Along the quieter streets during the day and early evening speakers mounted on telegraph poles play elevator style music of hits past and present interspersed with public service tannoy announcements. Occasionally you get the awful feeling that you are in a nuclear bomb test area with the 5 minute warning bellowing the air over shopfront mannequins instead of the usual plastic American dream test dummies portrayed in many pictures and videos. I now know the location of every man size metal fridge located ln each of the main streets.

Dib dib dib.

It sometimes takes a little while to absorb the feel of a place, and to be absorbed by it also. The first few days here I wandered its narrow, lantern dressed streets and drank ginger tea, taking the time to people watch, locals, staff, tourists and the many street sellers trying to coax money from them. During that time i started to feel relaxed, even at home here and was able to get some photos i was happy with. I have taken a lot of dirge so far, so a few good pics wouldn't go amiss now. Focusing more on what makes a place tick over, its soul, people and driving heart seems to be what I find more engrossing, and I hope the pictures here start to better represent the feel and charm of this old town.

You get called handsome a lot in Hoi An, be you male, female, young or old. It comes just before "you want to buy a suit?", although "suit" can and will be substitued for any number of wares on offer, the conversation will still start with the same flattery. The difference here though is that even after its been made clear that you are not going to buy anything, the majority still want to carry on talking tto you about anything and everything, happy that you have taken the time to visit their town and I guess, hoping that when you see them next time, you may be more open to buying from them and not run off in the opposite direction. Everything is also done with a smile, again saying no with a courtious bow is often met and appeciated with a recipricated response. That smile sometimes takes a while to drop, a bit like when you get wind.

The Nhi Nhi hotel I am in is located just a short walk from the old centre, its beautiful staff are all curtious, helpful to the extreme and have made it an easy decision to stay on each time that I have been pondering whether its time to move on, although I do seem to be able to frustrate them a little with my insistance on walking everywhere rather than cycling. Its good to see I haven't lost my touch. The staff also make sure that they also use my name and whenever i return to the hotel I am always greeted by a cooling towel and glass of cold water, the one exception being on my first day where on my return I was invited to sit with all the staff around the table and join with them in a little birthday gathering the were having for one of the young ladies. They have done everything to make me feel welcome there. Its been a great place to rest up and recover before I eventually move on tomorrow. A stroke of luck really as I kind of picked the hotel based on the fact that it brought to mind the "knights who say Ni" that featured in monty pythons holy grail movie.

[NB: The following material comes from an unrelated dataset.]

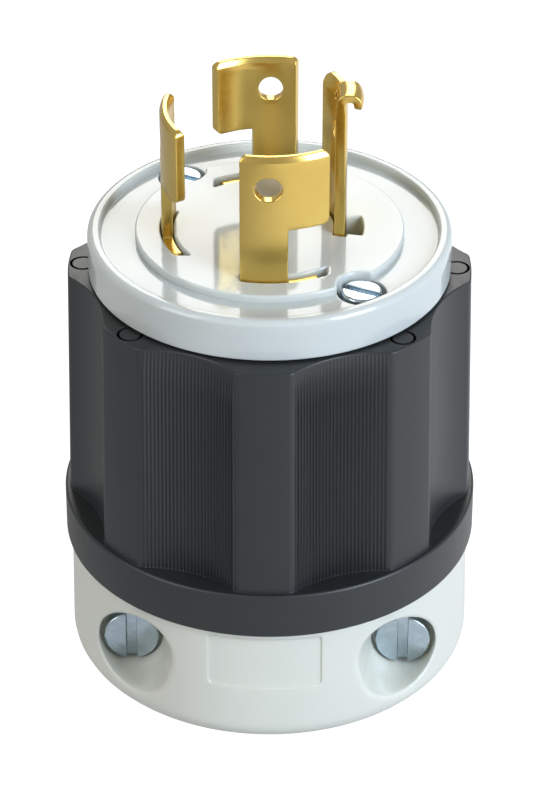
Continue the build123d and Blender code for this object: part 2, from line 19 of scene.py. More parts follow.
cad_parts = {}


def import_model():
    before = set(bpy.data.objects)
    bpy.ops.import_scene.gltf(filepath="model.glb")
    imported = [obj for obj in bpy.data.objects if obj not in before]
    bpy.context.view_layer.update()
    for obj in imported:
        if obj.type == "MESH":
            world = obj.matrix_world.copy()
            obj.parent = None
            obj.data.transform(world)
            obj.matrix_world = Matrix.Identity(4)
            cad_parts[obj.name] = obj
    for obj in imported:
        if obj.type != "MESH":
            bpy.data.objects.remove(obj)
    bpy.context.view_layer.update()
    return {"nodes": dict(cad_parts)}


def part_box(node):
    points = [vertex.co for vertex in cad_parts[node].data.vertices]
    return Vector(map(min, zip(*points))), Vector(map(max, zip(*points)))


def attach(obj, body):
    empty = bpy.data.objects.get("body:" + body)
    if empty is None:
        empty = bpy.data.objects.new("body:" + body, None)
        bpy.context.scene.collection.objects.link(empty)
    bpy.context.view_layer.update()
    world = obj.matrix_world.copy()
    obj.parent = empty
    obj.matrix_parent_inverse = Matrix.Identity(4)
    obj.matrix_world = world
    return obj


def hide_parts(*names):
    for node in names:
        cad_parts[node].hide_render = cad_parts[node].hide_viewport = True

During my time here I have met some lovely people. Paddy and Bernadette from near Dublin just happen to eat in the same restaurants I did for 2 nights running, the first night was a brief encounter where as the second night they invited me to sit with them for a while and talk the night away. I have written in my book that I now owe Paddy and Bernadette a large tiger. I need to remember thats a beer, or things could get messy.
Michael and Claire, also from ireland are a young couple who I started talking to in a effort to divert the attention from a street seller who wouldn't loosen her sales patter whilst they were trying to eat. Unfortunately for them they then had to continue talking to me whilst they ate and I drank a beer. A nice young couple though who I think are having a great time over here
And then there was kurt from Germany.

So tomorrow I switch a few letters around and leave Hoi An, take a taxi to the airport 45 minutes away and get a plane to Hanoi which should take 1.15 hours. The equivalent train journey takes 15 - 17 hours and costs are not disimilair so it was an easy decision. When in Hanoi I have a couple of ideas on how to then move forward to Halong Bay, one of the reasons that Vietnam made it as a destination for me in the first place.

Kidding about kurt.
He was actually a top man, travelling on his own who I drank a couple of beers with whilst sheltering away from a particularly prolonged heavy downpour. He asked about my travel, how long I was travelling etc and then just blurted out "what was here name". It was a beautiful and funny moment that he couldn't apologise enough for. He then spent the next half hour praising what I was doing and how I was doing it, before paying for his beer and running off down the street in order to go and catch his train.